10. EDPB Guidelines 9/2022 — main updates vs WP250
- Clearer guidance on awareness threshold
- Strengthened expectations for non-EU controllers (representative role)
- Detailed cross-border notification mechanics (one-stop-shop)
- Clarified delegation to processors
11. Tooling
Legiscope ships a 72-hour breach timer triggered on awareness, with EDPB Guidelines 9/2022-aligned risk assessment, DPA notification form auto-fill (CNIL, ICO, Garante, AEPD, BfDI, others), Article 33(5) internal log, and Article 34 individual notification workflow.
For related: GDPR data breach notification guide, Article 28 DPA.
FAQ
Where can I find the official EUR-Lex text of GDPR Article 33?
EUR-Lex Regulation (EU) 2016/679, Article 33. Available in all 24 EU languages.
What does the 72-hour deadline cover?
The deadline to notify the competent supervisory authority of a personal data breach, starting from when the controller becomes aware of it (EDPB Guidelines 9/2022 define “awareness” as reasonable certainty).

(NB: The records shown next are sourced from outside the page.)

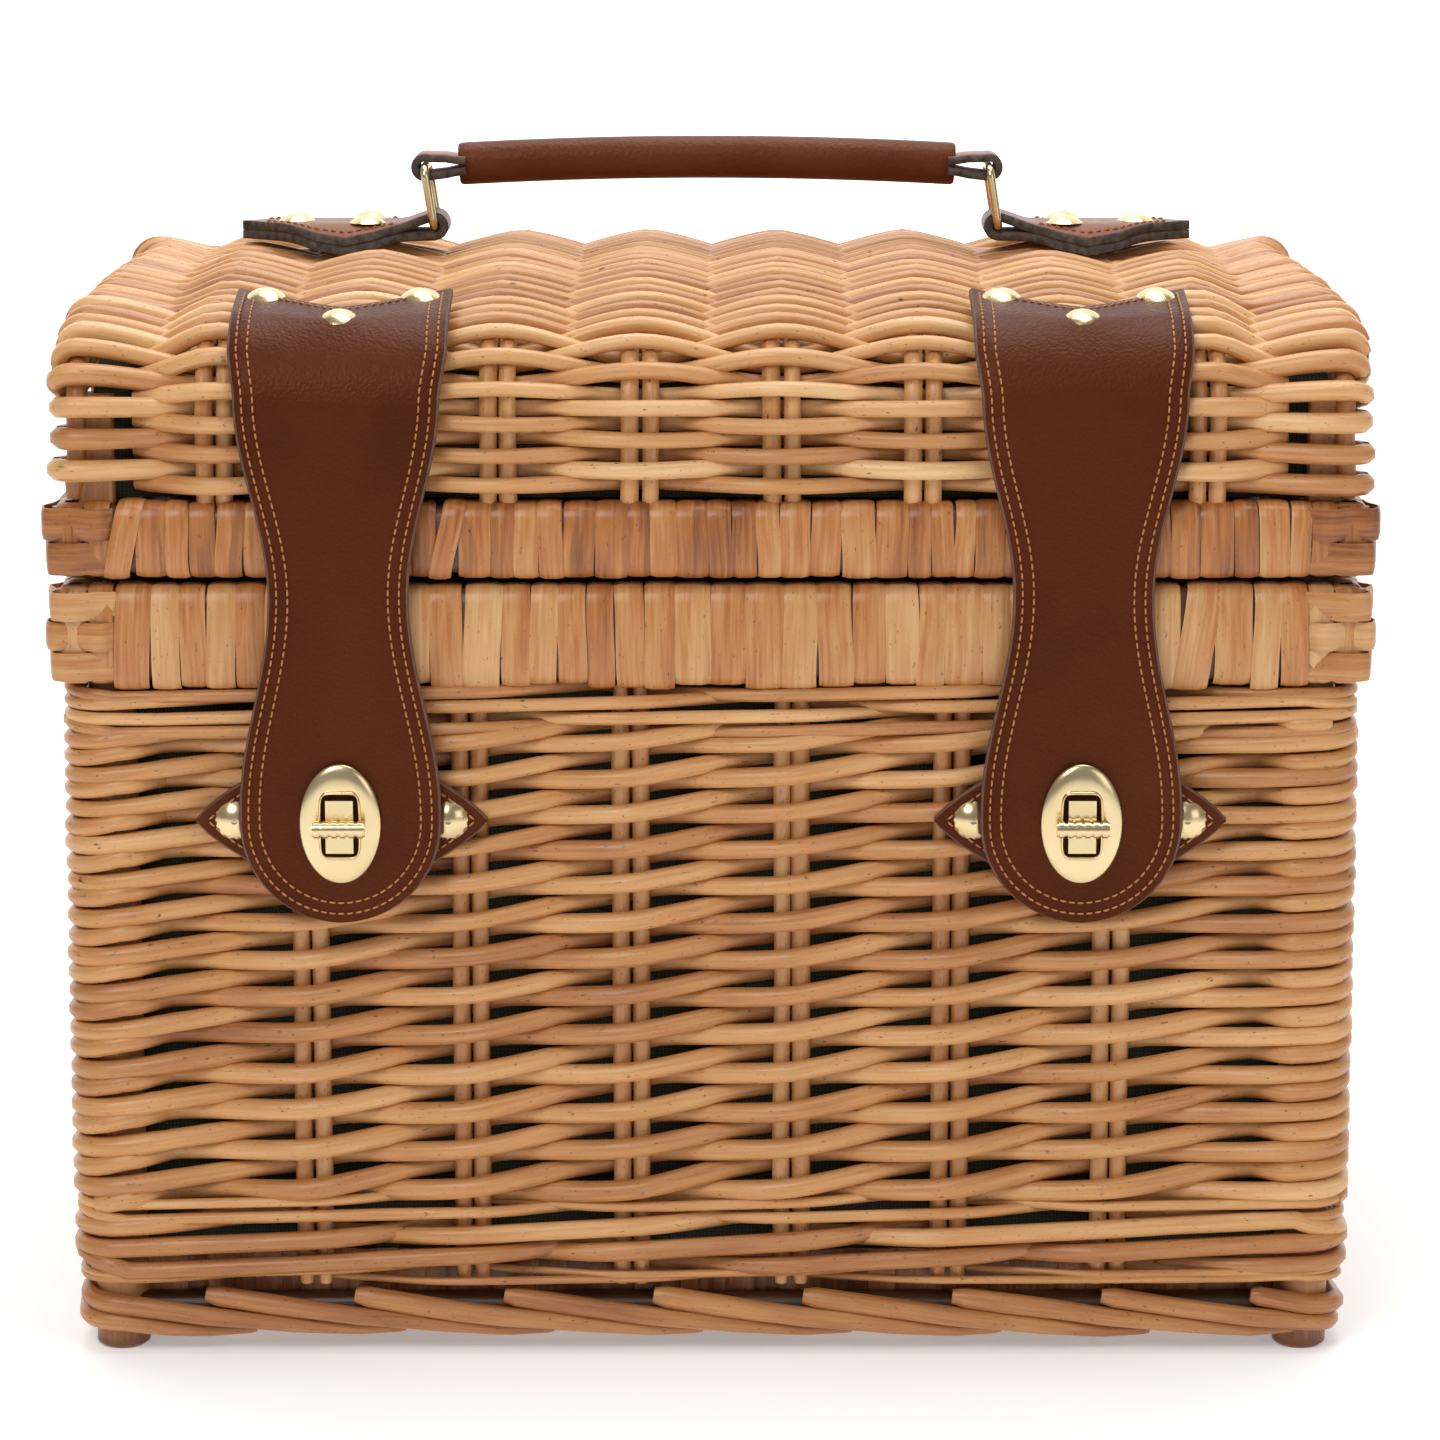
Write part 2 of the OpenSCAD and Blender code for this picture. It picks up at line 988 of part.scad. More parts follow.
module handle_eyes(r, w) {
  back()
    for (sx = [-1, 1])
      translate([high_bar_x(sx), w / 2, bar_z])
        rotate([90, 0, 0])
          cylinder(r = r, h = w);
}

module handle_grip() {
  color(saddle_leather)
    on_arch()
      arch_sweep(grip_l / 2)
        translate([arch_r, 0])
          difference() {
            circle(d = grip_d);
            square([strap_core_t + 2 * gap, grip_hole_w + 2 * gap], center = true);
          }
}

corner_post(-1, -1);  // corner_post_front_left
corner_post(1, -1);  // corner_post_front_right
corner_post(-1, 1);  // corner_post_back_left
corner_post(1, 1);  // corner_post_back_right
bottom_border();
base_frame();
base_weave();
stakes_front_back(-1);  // stakes_front
stakes_front_back(1);  // stakes_back
stakes_side(-1);  // stakes_left
stakes_side(1);  // stakes_right
weave_front_back(-1);  // weave_front
weave_front_back(1);  // weave_back
weave_side(-1);  // weave_left
weave_side(1);  // weave_right
lower_wale();
upper_wale();
rim_core();
rim_wrap();
rim_corner_plaits();
lining();
catch_tab(-1);  // catch_tab_left
catch_tab(1);  // catch_tab_right
catch_rivets();
lock_post(-1);  // lock_post_left
lock_post(1);  // lock_post_right
hinge_leaf(-1, -1, hinge_leaf_h);  // hinge_leaf_basket_left
hinge_leaf(1, -1, hinge_leaf_h);  // hinge_leaf_basket_right
hinge_rivets(-1, hinge_leaf_h);  // hinge_rivets_basket
lid_rim_core();
lid_rim_wrap();
lid_corner_plaits();
lid_stakes();
lid_weave();
lid_bow(-1);  // lid_bow_left
lid_bow(1);  // lid_bow_right
lid_end(-1);  // lid_end_left
lid_end(1);  // lid_end_right
lid_lining();
hinge_leaf(-1, 1, lid_leaf_h);  // hinge_leaf_lid_left
hinge_leaf(1, 1, lid_leaf_h);  // hinge_leaf_lid_right
hinge_rivets(1, lid_leaf_h);  // hinge_rivets_lid
strap_head(-1);  // strap_head_left
strap_head(1);  // strap_head_right
strap_rivets();
handle_tab(-1);  // handle_tab_left
handle_tab(1);  // handle_tab_right
handle_tab_rivets();
strap(-1);  // strap_left
strap(1);  // strap_right
lock_plate(-1);  // lock_plate_left
lock_plate(1);  // lock_plate_right
toggle(-1);  // toggle_left
toggle(1);  // toggle_right
ring(-1);  // ring_left
ring(1);  // ring_right
handle_strap();
handle_grip();
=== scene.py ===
"""Looks of the willow picnic basket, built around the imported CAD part. Lengths inside are millimetres."""

import math

import bpy
import numpy as np
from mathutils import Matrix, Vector


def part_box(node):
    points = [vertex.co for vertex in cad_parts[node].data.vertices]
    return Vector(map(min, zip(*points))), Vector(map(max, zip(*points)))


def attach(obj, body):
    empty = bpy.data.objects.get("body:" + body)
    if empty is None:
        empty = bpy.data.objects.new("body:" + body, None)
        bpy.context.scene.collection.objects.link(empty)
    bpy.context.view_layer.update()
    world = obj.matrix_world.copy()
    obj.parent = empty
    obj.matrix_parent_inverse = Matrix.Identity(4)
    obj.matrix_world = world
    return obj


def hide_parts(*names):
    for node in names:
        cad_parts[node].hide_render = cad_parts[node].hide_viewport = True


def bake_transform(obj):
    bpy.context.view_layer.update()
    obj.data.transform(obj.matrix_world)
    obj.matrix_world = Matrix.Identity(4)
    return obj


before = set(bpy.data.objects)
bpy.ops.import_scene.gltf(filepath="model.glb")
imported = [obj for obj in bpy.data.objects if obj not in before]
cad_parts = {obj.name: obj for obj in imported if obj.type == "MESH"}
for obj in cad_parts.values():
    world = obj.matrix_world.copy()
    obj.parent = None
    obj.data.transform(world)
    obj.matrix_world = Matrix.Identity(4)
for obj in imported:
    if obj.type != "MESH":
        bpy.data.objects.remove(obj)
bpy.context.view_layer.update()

MM = 0.001
FRONT, BACK = -1, 1
LEFT, RIGHT = -1, 1
UP = (0.0, 0.0, 1.0)


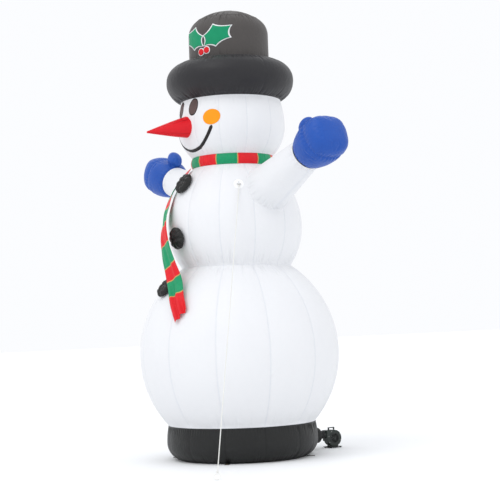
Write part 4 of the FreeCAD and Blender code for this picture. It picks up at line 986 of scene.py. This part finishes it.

When does the 72-hour clock start?
When the controller has a reasonable degree of certainty that a personal data breach has occurred — not the moment of initial alert. A brief investigation to confirm the breach is permitted.
What if I miss the 72-hour deadline?
Notification is still required, but must be accompanied by written reasons for the delay (Article 33(1) last sentence). DPAs treat late notification as an aggravating factor.
What information must the notification contain?
Four elements per Article 33(3): nature + numbers, DPO contact, likely consequences, measures taken or proposed.